Chechnya's relationship with Moscow has been troubled for centuries, regularly exploding into conflict. It markedly worsened when the entire Chechen nation was deported to Central Asia and Siberia by Stalin at the end of the Second World War, returning only in the late Fifties.

In the past few years, foreign-sponsored Islamic fundamentalism, which took hold during the Chechen war, has caused a deepening rift, and may also lie behind the current abductions. Several hundred people - including a Russian television star reporter, foreign journalists and scores of Russian servicemen - have been seized.
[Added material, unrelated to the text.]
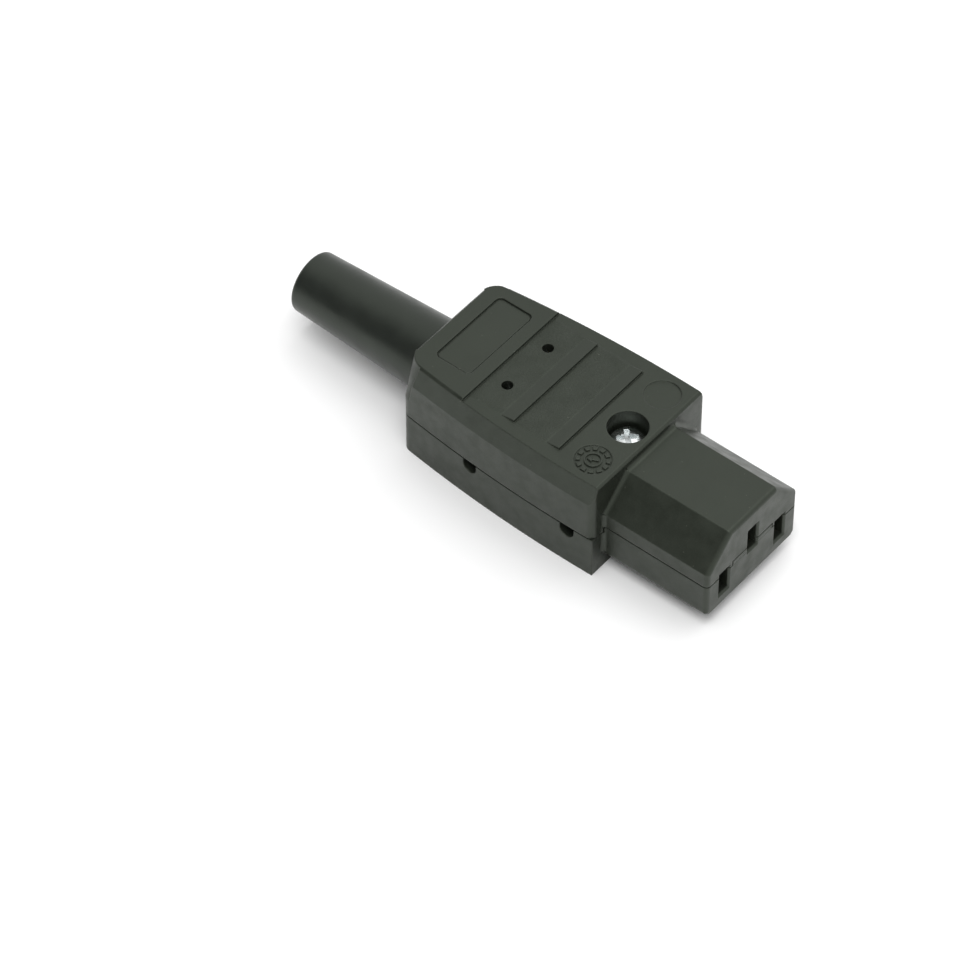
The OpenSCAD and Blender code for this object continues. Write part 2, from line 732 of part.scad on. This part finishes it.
upper_shell();
lower_shell();
strain_relief_sleeve();
housing_screw();
housing_nut();
cord_clamp();
cord_clamp_screw(-1);  // cord_clamp_screw_left
cord_clamp_screw(1);  // cord_clamp_screw_right
contact(line_y, low_z, front_block_x + block_len, false);  // line_contact
contact_spring(line_y, low_z);  // line_contact_spring
terminal_block(front_block_x, line_y, low_z);  // line_terminal_block
terminal_screw(front_block_x, line_y, low_z);  // line_terminal_screw
contact(neutral_y, low_z, front_block_x + block_len, false);  // neutral_contact
contact_spring(neutral_y, low_z);  // neutral_contact_spring
terminal_block(front_block_x, neutral_y, low_z);  // neutral_terminal_block
terminal_screw(front_block_x, neutral_y, low_z);  // neutral_terminal_screw
contact(0, high_z, earth_block_x + block_len, true);  // earth_contact
contact_spring(0, high_z);  // earth_contact_spring
terminal_block(earth_block_x, 0, high_z);  // earth_terminal_block
terminal_screw(earth_block_x, 0, high_z);  // earth_terminal_screw
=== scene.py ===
# Looks of the rewirable mains connector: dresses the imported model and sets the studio.
# Metres throughout; +X runs from the mating face back to the cord sleeve, +Z is up.
import math

import bmesh
import bpy
import numpy as np
from mathutils import Matrix, Vector


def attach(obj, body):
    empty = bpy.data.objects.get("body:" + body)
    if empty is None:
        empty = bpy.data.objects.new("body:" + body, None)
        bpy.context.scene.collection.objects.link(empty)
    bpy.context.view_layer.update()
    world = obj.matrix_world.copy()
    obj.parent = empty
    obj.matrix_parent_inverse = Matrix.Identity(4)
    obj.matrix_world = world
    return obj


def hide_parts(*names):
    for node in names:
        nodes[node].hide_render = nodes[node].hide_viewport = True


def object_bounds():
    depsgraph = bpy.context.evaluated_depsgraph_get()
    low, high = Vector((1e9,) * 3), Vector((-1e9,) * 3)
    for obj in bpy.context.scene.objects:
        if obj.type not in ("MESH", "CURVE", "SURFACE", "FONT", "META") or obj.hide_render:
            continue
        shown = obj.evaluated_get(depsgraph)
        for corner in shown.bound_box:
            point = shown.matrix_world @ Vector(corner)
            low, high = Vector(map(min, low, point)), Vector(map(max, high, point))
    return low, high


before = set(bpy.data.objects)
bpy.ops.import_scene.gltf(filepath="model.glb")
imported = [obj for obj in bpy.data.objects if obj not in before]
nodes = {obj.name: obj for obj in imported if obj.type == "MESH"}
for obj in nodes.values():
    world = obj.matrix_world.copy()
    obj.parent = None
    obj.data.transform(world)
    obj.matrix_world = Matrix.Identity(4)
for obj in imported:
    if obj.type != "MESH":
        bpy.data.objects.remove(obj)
cadLow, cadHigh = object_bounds()
cadBox = [list(cadLow), list(cadHigh)]
mm = 0.001
middle = (Vector(cadLow) + Vector(cadHigh)) / 2
print("frame loaded:", len(nodes), "nodes")


# ---------- camera ----------

cameraView = {
    "azimuth": 219.323,  # degrees, 0 looks along +Y
    "elevation": 48.76,
    "distance": 0.8037,  # from the camera to the point it looks at
    "lens": 193.366,  # mm on a 36 mm sensor
    "aimFromMiddle": (-0.0038, 0.01636, -0.0002),  # metres from the middle of the part
}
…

Kidnapping is a favourite technique. It was used, to great effect, during the war when the Chechens conducted two mass hostage-takings on Russian soil. While the kidnappings continue, Chechnya's chan- ces of establishing itself as an internationally recognised nation only worsen. Once an important refining centre and transhipment point for Soviet oil, the republic is crying out for investment to rebuild its shattered infrastrucure, and the ruined capital, Grozny. Right now, it might as well whistle at the moon.